Data provided —
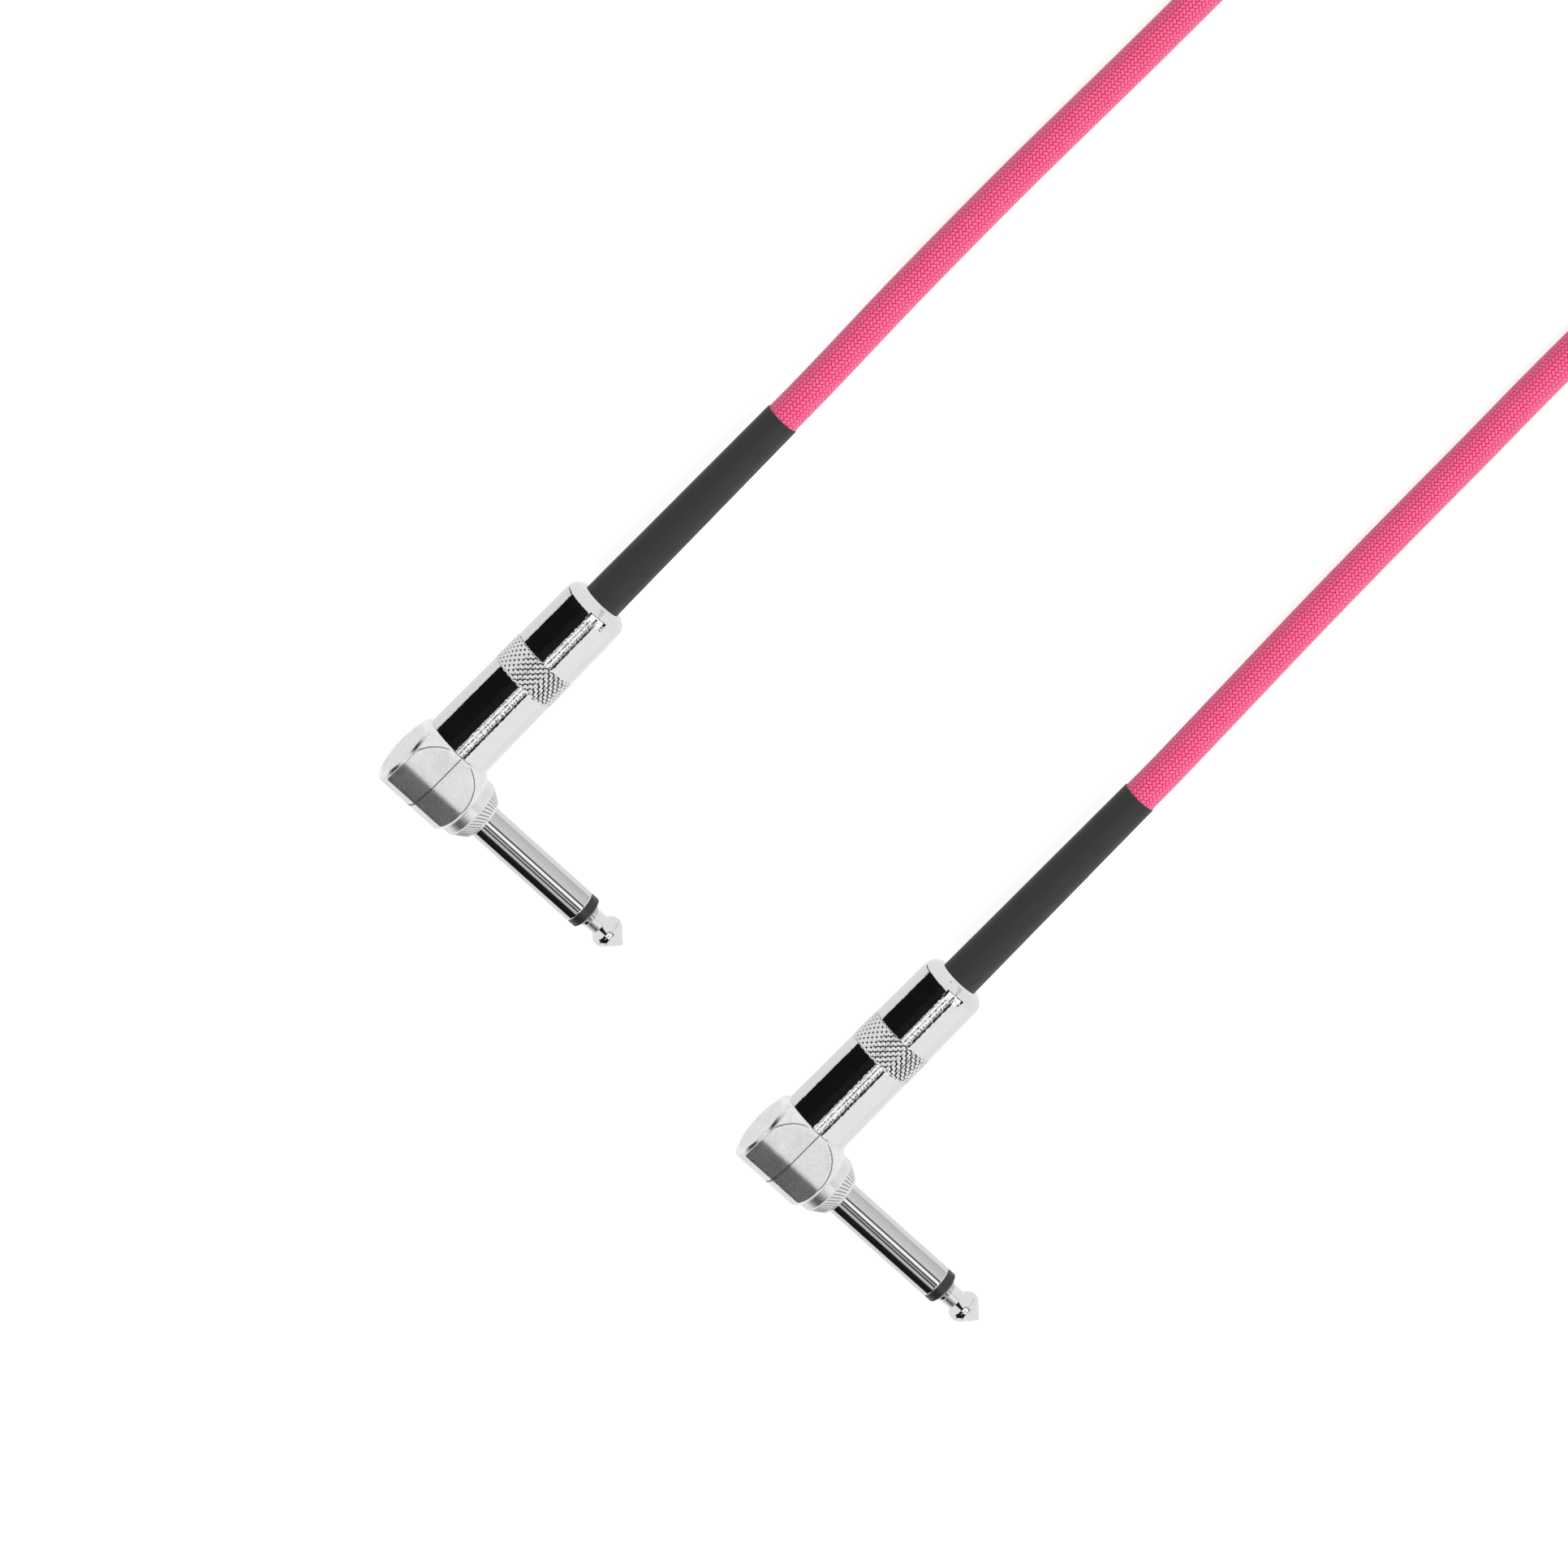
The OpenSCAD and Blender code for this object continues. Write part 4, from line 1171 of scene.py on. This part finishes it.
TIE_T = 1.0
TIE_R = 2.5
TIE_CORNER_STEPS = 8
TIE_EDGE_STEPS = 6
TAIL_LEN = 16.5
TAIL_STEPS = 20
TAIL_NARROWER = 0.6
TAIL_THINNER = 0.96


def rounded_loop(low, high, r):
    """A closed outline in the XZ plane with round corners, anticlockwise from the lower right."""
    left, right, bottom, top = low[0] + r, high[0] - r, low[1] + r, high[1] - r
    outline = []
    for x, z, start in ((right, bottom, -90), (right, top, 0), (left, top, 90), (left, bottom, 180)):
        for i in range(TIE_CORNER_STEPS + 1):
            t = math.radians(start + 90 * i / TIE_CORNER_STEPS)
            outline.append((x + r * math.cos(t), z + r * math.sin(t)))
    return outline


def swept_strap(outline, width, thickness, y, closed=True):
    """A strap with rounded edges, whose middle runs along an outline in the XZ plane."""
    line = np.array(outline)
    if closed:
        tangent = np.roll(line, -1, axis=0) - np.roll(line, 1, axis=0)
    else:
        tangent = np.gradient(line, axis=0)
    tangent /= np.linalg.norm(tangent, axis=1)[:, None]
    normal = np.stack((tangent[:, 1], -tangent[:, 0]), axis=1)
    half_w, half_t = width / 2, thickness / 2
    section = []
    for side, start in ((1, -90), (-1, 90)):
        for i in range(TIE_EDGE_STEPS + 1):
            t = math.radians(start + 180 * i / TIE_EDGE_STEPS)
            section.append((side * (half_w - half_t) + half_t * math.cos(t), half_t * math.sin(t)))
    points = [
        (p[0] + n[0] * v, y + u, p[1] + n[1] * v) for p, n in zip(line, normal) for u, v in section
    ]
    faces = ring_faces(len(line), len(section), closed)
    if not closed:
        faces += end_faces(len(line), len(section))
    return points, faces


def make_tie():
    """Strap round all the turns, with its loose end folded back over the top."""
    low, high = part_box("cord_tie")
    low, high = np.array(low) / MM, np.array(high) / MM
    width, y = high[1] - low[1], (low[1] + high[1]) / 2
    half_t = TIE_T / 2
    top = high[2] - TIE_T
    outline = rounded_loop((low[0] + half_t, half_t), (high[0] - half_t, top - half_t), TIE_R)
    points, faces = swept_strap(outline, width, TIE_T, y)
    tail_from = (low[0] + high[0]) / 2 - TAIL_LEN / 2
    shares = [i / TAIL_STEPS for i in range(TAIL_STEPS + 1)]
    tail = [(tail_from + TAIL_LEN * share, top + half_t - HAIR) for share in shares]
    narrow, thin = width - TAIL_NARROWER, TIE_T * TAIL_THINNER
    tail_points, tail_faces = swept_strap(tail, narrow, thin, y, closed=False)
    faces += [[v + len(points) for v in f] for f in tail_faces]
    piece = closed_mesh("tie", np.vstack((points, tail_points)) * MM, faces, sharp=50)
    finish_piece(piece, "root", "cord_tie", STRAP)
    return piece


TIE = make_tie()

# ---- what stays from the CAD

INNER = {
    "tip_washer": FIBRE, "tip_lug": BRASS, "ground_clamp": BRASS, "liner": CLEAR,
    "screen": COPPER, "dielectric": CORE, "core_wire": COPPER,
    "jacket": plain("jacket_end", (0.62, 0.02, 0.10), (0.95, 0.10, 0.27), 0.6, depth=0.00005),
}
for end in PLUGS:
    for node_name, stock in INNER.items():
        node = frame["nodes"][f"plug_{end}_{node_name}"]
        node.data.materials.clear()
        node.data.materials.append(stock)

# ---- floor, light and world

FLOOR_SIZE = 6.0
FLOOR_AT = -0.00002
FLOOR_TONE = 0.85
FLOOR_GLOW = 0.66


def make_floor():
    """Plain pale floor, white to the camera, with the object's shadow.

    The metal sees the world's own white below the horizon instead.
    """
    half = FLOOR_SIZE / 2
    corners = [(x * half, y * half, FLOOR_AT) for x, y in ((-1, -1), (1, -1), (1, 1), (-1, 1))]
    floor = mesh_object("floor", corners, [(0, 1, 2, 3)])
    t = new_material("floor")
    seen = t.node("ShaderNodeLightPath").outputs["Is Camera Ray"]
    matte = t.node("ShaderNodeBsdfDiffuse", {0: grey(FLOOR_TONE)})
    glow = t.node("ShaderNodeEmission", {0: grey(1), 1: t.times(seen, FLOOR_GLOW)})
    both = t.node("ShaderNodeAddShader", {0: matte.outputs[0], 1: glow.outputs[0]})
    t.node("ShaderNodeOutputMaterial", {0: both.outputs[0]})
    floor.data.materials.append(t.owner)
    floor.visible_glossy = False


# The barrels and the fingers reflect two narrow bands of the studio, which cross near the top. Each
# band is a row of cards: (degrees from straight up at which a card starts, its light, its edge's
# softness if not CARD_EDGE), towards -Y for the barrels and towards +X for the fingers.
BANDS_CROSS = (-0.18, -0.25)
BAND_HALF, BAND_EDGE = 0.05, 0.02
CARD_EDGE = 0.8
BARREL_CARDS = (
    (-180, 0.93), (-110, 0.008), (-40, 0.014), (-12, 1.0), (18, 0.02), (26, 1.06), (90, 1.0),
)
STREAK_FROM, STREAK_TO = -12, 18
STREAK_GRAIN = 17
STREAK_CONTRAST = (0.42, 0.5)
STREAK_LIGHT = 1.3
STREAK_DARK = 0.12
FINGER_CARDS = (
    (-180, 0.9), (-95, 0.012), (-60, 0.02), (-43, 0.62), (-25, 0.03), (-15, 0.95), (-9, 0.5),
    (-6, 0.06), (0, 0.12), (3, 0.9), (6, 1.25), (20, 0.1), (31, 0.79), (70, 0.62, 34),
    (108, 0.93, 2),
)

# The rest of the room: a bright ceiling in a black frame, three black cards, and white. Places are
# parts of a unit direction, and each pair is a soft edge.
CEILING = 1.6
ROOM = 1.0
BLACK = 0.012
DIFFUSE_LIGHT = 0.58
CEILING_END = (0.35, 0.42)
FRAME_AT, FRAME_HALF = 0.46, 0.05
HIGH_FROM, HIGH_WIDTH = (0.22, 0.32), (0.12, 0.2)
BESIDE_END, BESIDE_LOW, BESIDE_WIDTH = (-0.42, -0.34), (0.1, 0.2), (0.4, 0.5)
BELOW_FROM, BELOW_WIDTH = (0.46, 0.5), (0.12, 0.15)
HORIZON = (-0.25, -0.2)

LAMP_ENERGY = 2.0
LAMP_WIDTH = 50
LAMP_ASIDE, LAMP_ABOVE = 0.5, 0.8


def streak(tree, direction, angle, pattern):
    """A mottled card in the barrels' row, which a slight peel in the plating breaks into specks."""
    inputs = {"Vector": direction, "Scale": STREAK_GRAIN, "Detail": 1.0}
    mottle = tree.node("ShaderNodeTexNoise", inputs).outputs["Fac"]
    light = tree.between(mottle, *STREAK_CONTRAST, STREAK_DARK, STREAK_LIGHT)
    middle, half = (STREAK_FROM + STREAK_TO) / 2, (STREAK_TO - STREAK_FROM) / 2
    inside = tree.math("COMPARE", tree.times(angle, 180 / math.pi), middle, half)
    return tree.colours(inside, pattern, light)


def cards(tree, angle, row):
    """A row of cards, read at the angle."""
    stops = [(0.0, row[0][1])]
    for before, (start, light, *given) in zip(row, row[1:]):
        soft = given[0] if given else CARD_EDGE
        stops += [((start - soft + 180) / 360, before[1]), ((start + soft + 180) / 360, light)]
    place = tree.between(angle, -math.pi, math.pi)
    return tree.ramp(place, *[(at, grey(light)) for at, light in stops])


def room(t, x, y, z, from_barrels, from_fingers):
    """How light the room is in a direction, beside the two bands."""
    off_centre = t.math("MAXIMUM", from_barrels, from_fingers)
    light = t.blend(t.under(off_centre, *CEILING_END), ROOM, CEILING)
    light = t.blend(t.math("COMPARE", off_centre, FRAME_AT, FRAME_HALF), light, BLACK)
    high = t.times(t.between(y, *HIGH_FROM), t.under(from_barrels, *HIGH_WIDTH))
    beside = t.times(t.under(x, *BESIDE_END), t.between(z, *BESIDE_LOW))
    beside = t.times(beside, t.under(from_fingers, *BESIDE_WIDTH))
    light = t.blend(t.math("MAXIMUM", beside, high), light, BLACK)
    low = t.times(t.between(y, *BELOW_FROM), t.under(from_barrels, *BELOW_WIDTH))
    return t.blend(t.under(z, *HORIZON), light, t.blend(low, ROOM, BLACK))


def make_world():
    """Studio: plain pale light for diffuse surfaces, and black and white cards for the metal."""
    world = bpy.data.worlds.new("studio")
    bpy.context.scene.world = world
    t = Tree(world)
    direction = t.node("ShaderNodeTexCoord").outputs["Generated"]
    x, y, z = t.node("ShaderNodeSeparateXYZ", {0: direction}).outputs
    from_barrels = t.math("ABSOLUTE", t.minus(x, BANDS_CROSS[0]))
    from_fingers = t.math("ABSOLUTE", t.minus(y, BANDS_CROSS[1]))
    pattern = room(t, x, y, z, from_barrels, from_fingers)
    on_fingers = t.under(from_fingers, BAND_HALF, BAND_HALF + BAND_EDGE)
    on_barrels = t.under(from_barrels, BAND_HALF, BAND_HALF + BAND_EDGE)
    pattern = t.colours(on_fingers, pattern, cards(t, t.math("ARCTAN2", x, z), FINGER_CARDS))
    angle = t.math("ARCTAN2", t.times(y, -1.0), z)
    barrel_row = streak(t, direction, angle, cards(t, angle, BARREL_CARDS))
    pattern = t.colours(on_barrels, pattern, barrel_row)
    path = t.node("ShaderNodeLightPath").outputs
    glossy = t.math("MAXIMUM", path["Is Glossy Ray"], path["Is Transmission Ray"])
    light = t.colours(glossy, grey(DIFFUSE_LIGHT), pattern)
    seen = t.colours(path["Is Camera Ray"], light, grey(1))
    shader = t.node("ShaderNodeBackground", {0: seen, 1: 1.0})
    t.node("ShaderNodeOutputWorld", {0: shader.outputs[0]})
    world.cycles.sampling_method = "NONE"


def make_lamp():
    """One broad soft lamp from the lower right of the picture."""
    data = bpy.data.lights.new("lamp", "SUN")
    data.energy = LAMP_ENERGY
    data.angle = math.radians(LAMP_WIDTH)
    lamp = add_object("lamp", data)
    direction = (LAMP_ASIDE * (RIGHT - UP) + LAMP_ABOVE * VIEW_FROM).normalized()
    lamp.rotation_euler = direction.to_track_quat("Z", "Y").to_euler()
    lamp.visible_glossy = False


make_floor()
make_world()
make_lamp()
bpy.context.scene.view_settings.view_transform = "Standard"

Given request — Everything from the first line of the data through the line containing "TAIL_THINNER = 0.96" should be echoed exactly. Add nothing.

Reply —
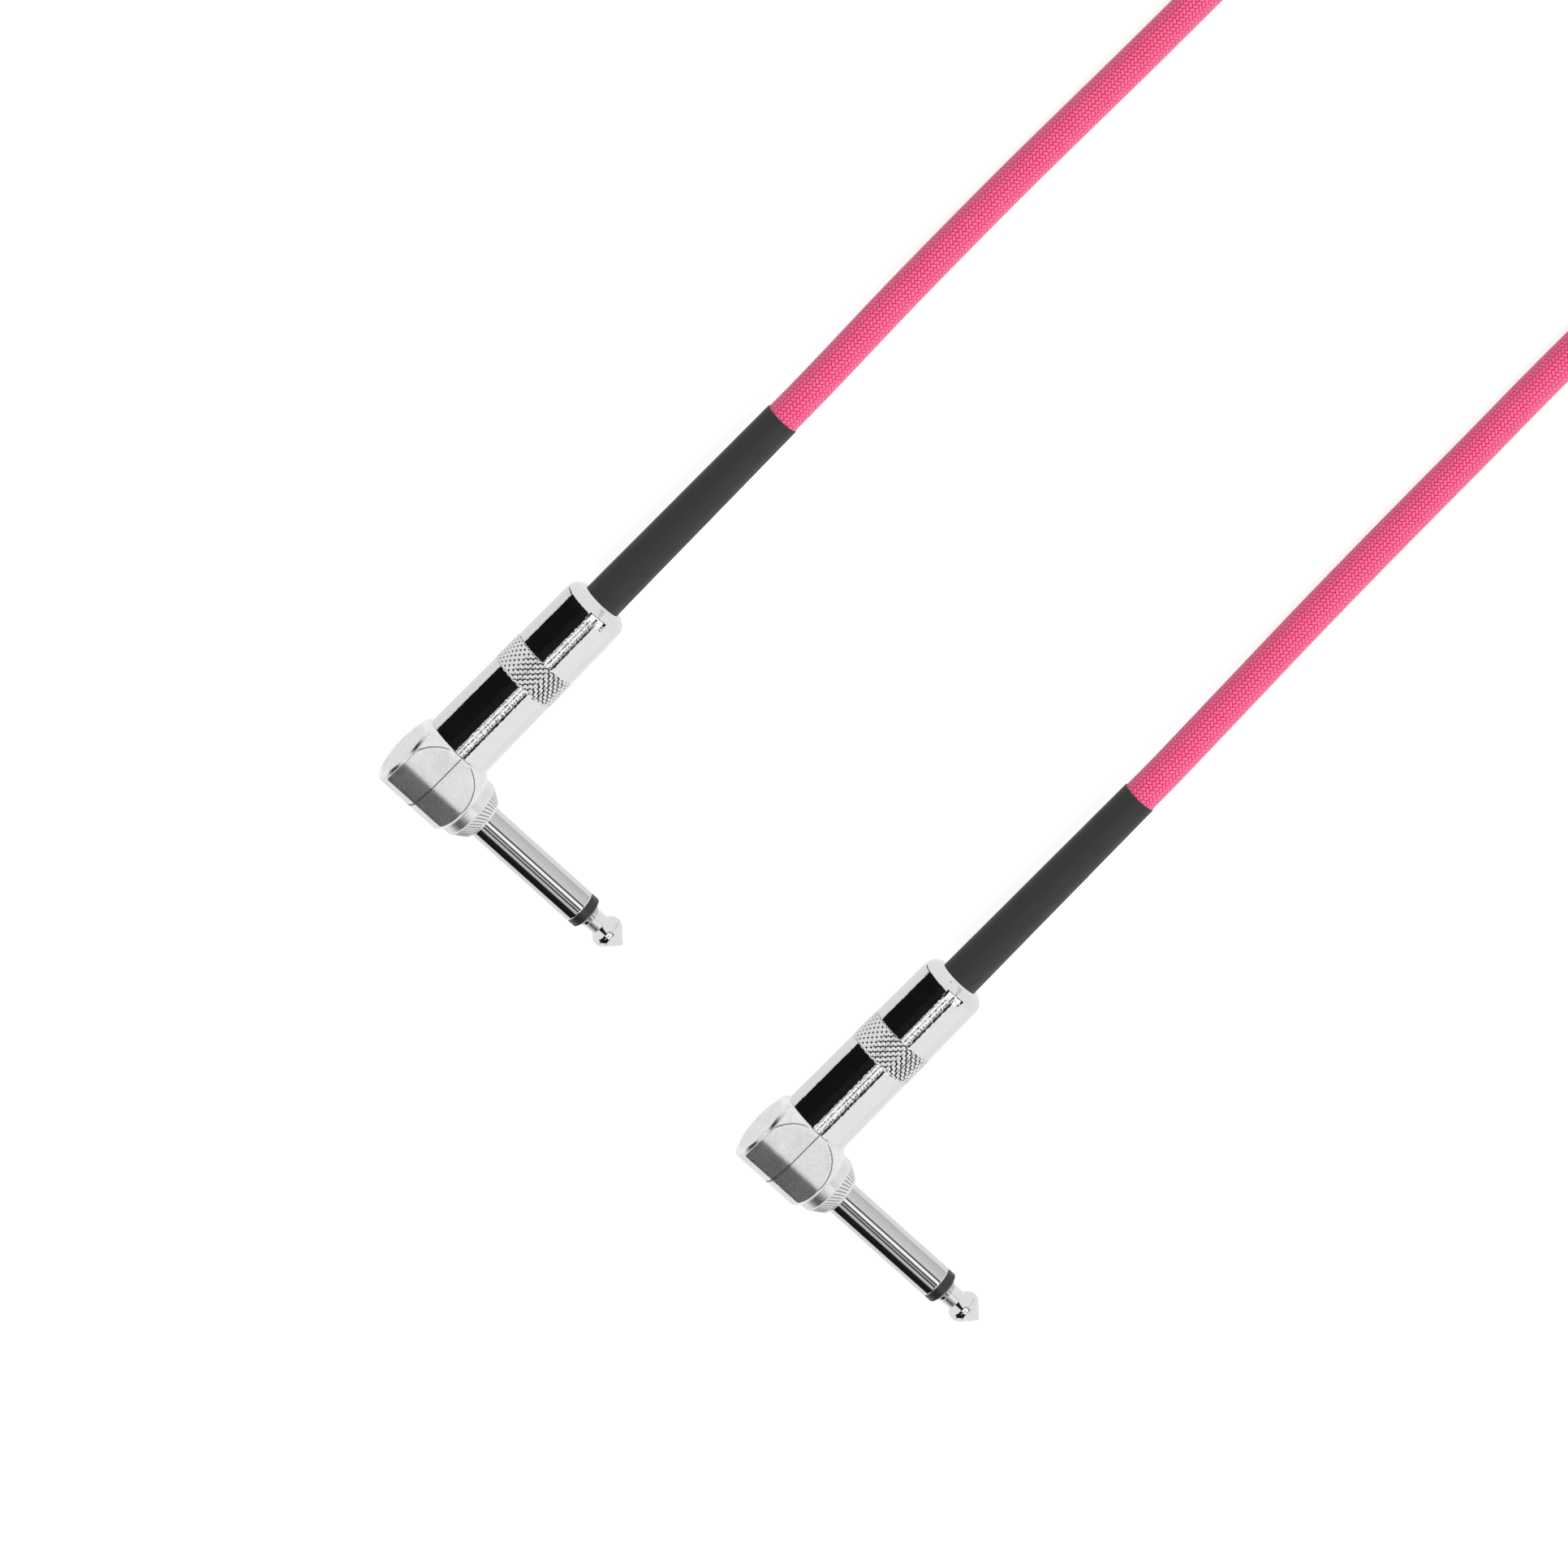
The OpenSCAD and Blender code for this object continues. Write part 4, from line 1171 of scene.py on. This part finishes it.
TIE_T = 1.0
TIE_R = 2.5
TIE_CORNER_STEPS = 8
TIE_EDGE_STEPS = 6
TAIL_LEN = 16.5
TAIL_STEPS = 20
TAIL_NARROWER = 0.6
TAIL_THINNER = 0.96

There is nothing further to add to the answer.